Task objective:
Reproduce the material exactly, omitting nothing.

Dataset extract:
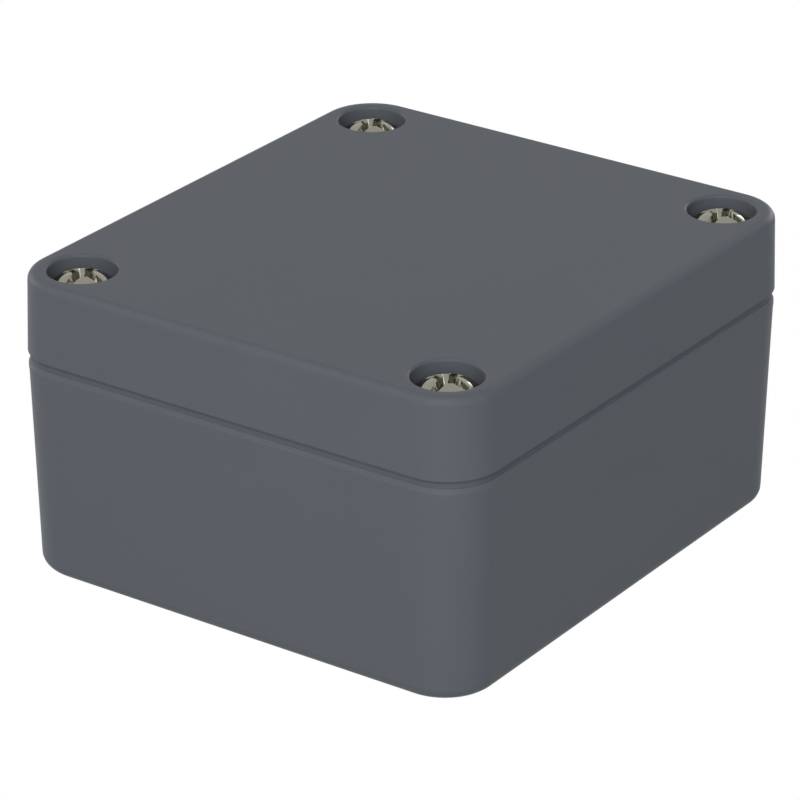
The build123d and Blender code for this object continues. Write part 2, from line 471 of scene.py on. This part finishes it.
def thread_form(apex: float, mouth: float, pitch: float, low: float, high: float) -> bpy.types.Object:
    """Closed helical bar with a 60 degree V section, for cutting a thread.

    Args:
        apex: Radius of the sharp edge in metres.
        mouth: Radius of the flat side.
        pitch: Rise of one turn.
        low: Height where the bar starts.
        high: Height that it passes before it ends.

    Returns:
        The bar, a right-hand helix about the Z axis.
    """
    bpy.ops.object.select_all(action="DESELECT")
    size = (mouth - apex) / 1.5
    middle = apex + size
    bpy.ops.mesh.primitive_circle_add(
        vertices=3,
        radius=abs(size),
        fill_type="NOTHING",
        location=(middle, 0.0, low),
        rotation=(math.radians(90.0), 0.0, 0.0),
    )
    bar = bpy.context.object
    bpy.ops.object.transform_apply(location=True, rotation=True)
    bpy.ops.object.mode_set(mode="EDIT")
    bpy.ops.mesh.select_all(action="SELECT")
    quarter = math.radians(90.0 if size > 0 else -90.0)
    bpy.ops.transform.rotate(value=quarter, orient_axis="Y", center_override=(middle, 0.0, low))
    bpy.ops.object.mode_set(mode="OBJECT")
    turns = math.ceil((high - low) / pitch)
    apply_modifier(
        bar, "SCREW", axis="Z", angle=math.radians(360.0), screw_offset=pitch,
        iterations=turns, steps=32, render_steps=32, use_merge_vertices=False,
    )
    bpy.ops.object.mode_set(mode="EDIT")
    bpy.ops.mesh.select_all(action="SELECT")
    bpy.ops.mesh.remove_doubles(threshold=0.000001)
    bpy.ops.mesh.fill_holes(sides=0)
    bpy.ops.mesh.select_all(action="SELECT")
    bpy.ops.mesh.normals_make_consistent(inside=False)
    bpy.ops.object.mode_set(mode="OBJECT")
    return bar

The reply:
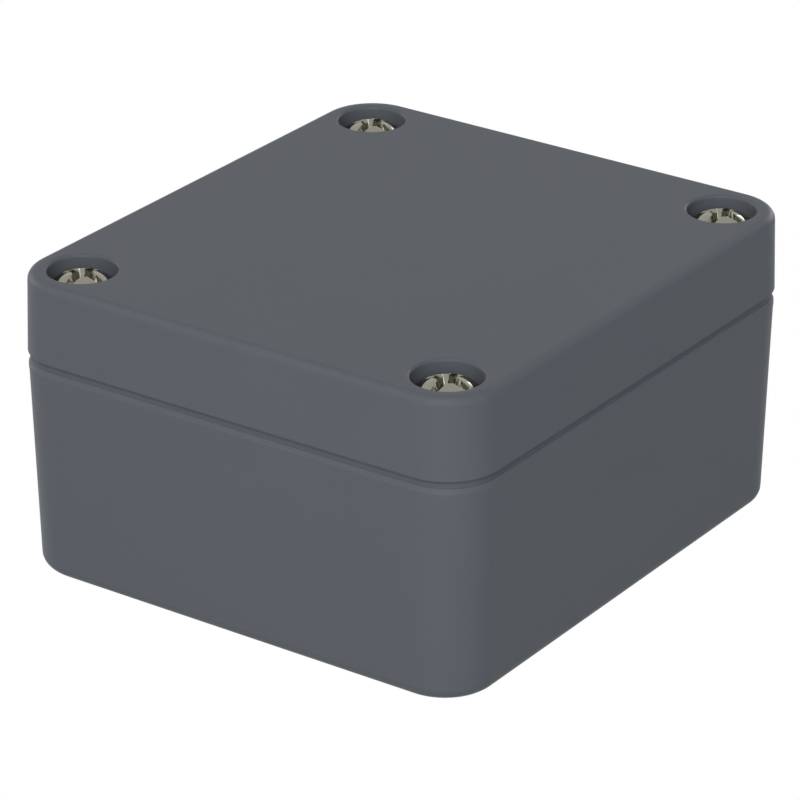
The build123d and Blender code for this object continues. Write part 2, from line 471 of scene.py on. This part finishes it.
def thread_form(apex: float, mouth: float, pitch: float, low: float, high: float) -> bpy.types.Object:
    """Closed helical bar with a 60 degree V section, for cutting a thread.

    Args:
        apex: Radius of the sharp edge in metres.
        mouth: Radius of the flat side.
        pitch: Rise of one turn.
        low: Height where the bar starts.
        high: Height that it passes before it ends.

    Returns:
        The bar, a right-hand helix about the Z axis.
    """
    bpy.ops.object.select_all(action="DESELECT")
    size = (mouth - apex) / 1.5
    middle = apex + size
    bpy.ops.mesh.primitive_circle_add(
        vertices=3,
        radius=abs(size),
        fill_type="NOTHING",
        location=(middle, 0.0, low),
        rotation=(math.radians(90.0), 0.0, 0.0),
    )
    bar = bpy.context.object
    bpy.ops.object.transform_apply(location=True, rotation=True)
    bpy.ops.object.mode_set(mode="EDIT")
    bpy.ops.mesh.select_all(action="SELECT")
    quarter = math.radians(90.0 if size > 0 else -90.0)
    bpy.ops.transform.rotate(value=quarter, orient_axis="Y", center_override=(middle, 0.0, low))
    bpy.ops.object.mode_set(mode="OBJECT")
    turns = math.ceil((high - low) / pitch)
    apply_modifier(
        bar, "SCREW", axis="Z", angle=math.radians(360.0), screw_offset=pitch,
        iterations=turns, steps=32, render_steps=32, use_merge_vertices=False,
    )
    bpy.ops.object.mode_set(mode="EDIT")
    bpy.ops.mesh.select_all(action="SELECT")
    bpy.ops.mesh.remove_doubles(threshold=0.000001)
    bpy.ops.mesh.fill_holes(sides=0)
    bpy.ops.mesh.select_all(action="SELECT")
    bpy.ops.mesh.normals_make_consistent(inside=False)
    bpy.ops.object.mode_set(mode="OBJECT")
    return bar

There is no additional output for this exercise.